Observation of strong-field stabilization in a driven condensate

Very strong laser fields can profoundly alter or destroy atomic structure. While ionization rates typically increase with intensity, approximate theories counter-intuitively predict that above some very high threshold intensity, ionization rates should level off or even decrease with increasing intensity. This long-predicted phenomenon, known as strong-field stabilization, is expected to be accompanied by a spatial bifurcation of the electronic wavepacket. Direct observation of ground-state stabilization in pulsed-laser experiments has been hindered by the extreme laser intensities it requires. We report the first experimental observation of strong-field stabilization of a ground state in the low-frequency regime, using an analog quantum simulator of an atom driven by an ultrastrong and ultrafast light field.
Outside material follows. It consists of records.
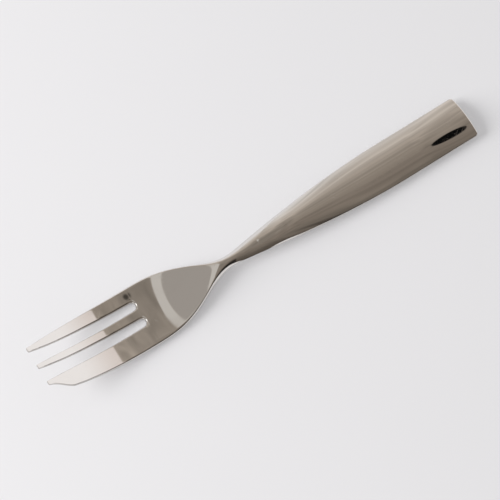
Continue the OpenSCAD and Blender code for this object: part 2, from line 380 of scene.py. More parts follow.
    def edge_half(self, s: Value) -> Value:
        """Give half the height of the section's edge."""
        tine = mix(self.tip_t, self.head_t, clamp(s / self.slot_l))
        head = mix(tine, self.neck_t, self.neck_part(s)) / 2.0
        handle = mix(self.neck_t / 2.0, self.rim_h, self.handle_part(s))
        return choose(s < self.neck_s, head, handle)

    def rounding(self, s: Value) -> Value:
        """Give the depth of the edge's rounding."""
        edge = self.edge_r * mix(self.tip_edge_share, 1.0, clamp(s / self.slot_l))
        soft = mix(edge, self.plain_half(s), ease((s - self.round_s) / self.round_l))
        return mix(soft, self.rim_r, self.handle_part(s))

    def land(self, s: Value) -> Value:
        """Give the share of the edge's height that stays upright."""
        return self.edge_land_share * (1.0 - self.neck_part(s))

    @staticmethod
    def rounded(depth: Value, radius: Value, least: Value) -> Value:
        """Round a height off towards an edge.

        Args:
            depth: The distance from the edge.
            radius: The depth of the rounding.
            least: The share of the height at the edge itself.

        Returns:
            The share of the full height.
        """
        k = 1.0 - clamp(depth / radius)
        return mix(least, 1.0, 1.0 - k * k)

    def slot_half(self, s: Value) -> Value:
        """Give half the width of a slot."""
        point = 1.0 - clamp(s / self.point_l)
        straight = (self.slot_r + self.slot_flare * (1.0 - s / self.root_s)
                    + self.tip_draw * point * point)
        turn = s - self.root_s
        return choose(s < self.root_s, straight,
                      square_root(self.slot_r * self.slot_r - turn * turn))

    def slot_depth(self, s: Value, y: Value, slot_y: Value) -> Value:
        """Give the distance of a point from a slot's wall."""
        aside = magnitude(y - slot_y)
        turn = s - self.root_s
        return choose(s < self.root_s, aside - self.slot_half(s),
                      square_root(turn * turn + aside * aside) - self.slot_r)

    def head_depth(self, s: Value, y: Value) -> Value:
        """Give the distance of a point on the head from its edges, slots and tips."""
        side = choose(y > 0.0, self.plain_half(s), self.notched_half(s)) - magnitude(y)
        slots = lower_of(self.slot_depth(s, y, self.outer_slot_y),
                         self.slot_depth(s, y, self.cutting_slot_y))
        return choose(s < self.palm_s, lower_of(lower_of(side, slots), s), side)

    def head_half_t(self, s: Value, y: Value) -> Value:
        """Give half the head's thickness, rounded off at its edges, slots and tips."""
        return self.edge_half(s) * self.rounded(
            self.head_depth(s, y), self.rounding(s), self.land(s))

    def dome_part(self, s: Value) -> Value:
        """Tell how much of the domes' height there is, which sinks at the handle's end."""
        sunk = smooth((s - self.droop_s) / self.droop_l)
        return self.handle_part(s) * (1.0 - self.droop_share * sunk)

    def dome(self, s: Value, y: Value, half: Value, height: Value) -> Value:
        """Give the crown that the section gets as it turns into the handle."""
        across = clamp(magnitude(y) / half)
        return height * self.dome_part(s) * (1.0 - across * across)

    def head_z(self, s: Value, y: Value, up: float) -> Value:
        """Give the height of the head's upper skin, where up is 1, or its lower one."""
        crown = self.upper_crown if up > 0 else -self.lower_crown
        return higher_of(0.0, self.spine(s) + self.dish(s, y) + up * self.head_half_t(s, y)
                         + self.dome(s, y, self.plain_half(s), crown))

    def shell_h(self, s: Value, y: Value, half: Value, crown: Value) -> Value:
        """Give the height of a shell's outside above or below the seam."""
        return (self.edge_half(s) * self.rounded(half - magnitude(y), self.rounding(s), 0.0)
                + self.dome(s, y, self.plain_half(s), crown))

    def cavity_z(self, s: Value) -> Value:
        """Give the height of the middle of the handle's hollow."""
        return self.spine(s) + (self.upper_crown - self.lower_crown) / 2.0 * self.dome_part(s)


# Mesh helpers
@dataclass
class Skin:
    """A closed skin that is put together from grids of points."""

    points: List[np.ndarray] = field(default_factory=list)
    faces: List[np.ndarray] = field(default_factory=list)
    count: int = 0

    def add_grid(self, points: np.ndarray, turned: bool = False) -> None:
        """Add a grid of points, whose rows go along the fork.

        Args:
            points: An array of rows, columns and coordinates.
            turned: Whether the faces look the other way.
        """
        rows, columns, _ = points.shape
        number = np.arange(rows * columns).reshape(rows, columns) + self.count
        corners = [number[:-1, :-1], number[1:, :-1], number[1:, 1:], number[:-1, 1:]]
        if turned:
            corners.reverse()
        self.points.append(points.reshape(-1, 3))
        self.faces.append(np.stack(corners, axis=-1).reshape(-1, 4))
        self.count += rows * columns

    def piece(self, name: str) -> bpy.types.Object:
        """Weld the grids into one smooth mesh object.

        Args:
            name: The name of the piece.

        Returns:
            The new object, at the origin.
        """
        mesh = bpy.data.meshes.new(name)
        mesh.from_pydata(np.concatenate(self.points).tolist(), [],
                         np.concatenate(self.faces).tolist())
        built = bmesh.new()
        built.from_mesh(mesh)
        bmesh.ops.remove_doubles(built, verts=built.verts, dist=WELD)
        bmesh.ops.dissolve_degenerate(built, edges=built.edges, dist=WELD / 10.0)
        built.to_mesh(mesh)
        built.free()
        return shown(name, mesh)


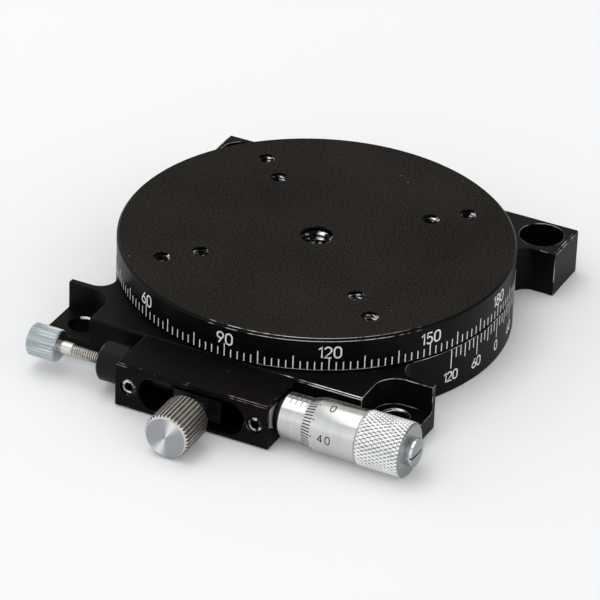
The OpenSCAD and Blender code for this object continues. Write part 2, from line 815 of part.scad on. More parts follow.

By shaking a focused optical dipole trap confining a Bose–Einstein condensate of strontium, we realize physics analogous to that of bound electrons in a strong pulsed laser field. We observe that atom loss (ionization) increases with shaking amplitude (laser pulse intensity) until a threshold, where the loss rate saturates and then decreases sharply. At the largest amplitudes, we observe the predicted bifurcation of the atomic density into two lobes by directly imaging the wavepacket. We experimentally map out the dependence of stabilization on the frequency, amplitude, shape, and duration of the emulated laser pulse, and compare the results to numerical calculations. These results showcase the cold atom platform as a powerful complementary approach for probing strong-field phenomena near or beyond the current frontiers of laser technology, with natural extensions to half-cycle pulses, multifrequency fields, circular or elliptical polarization, and high-harmonic generation.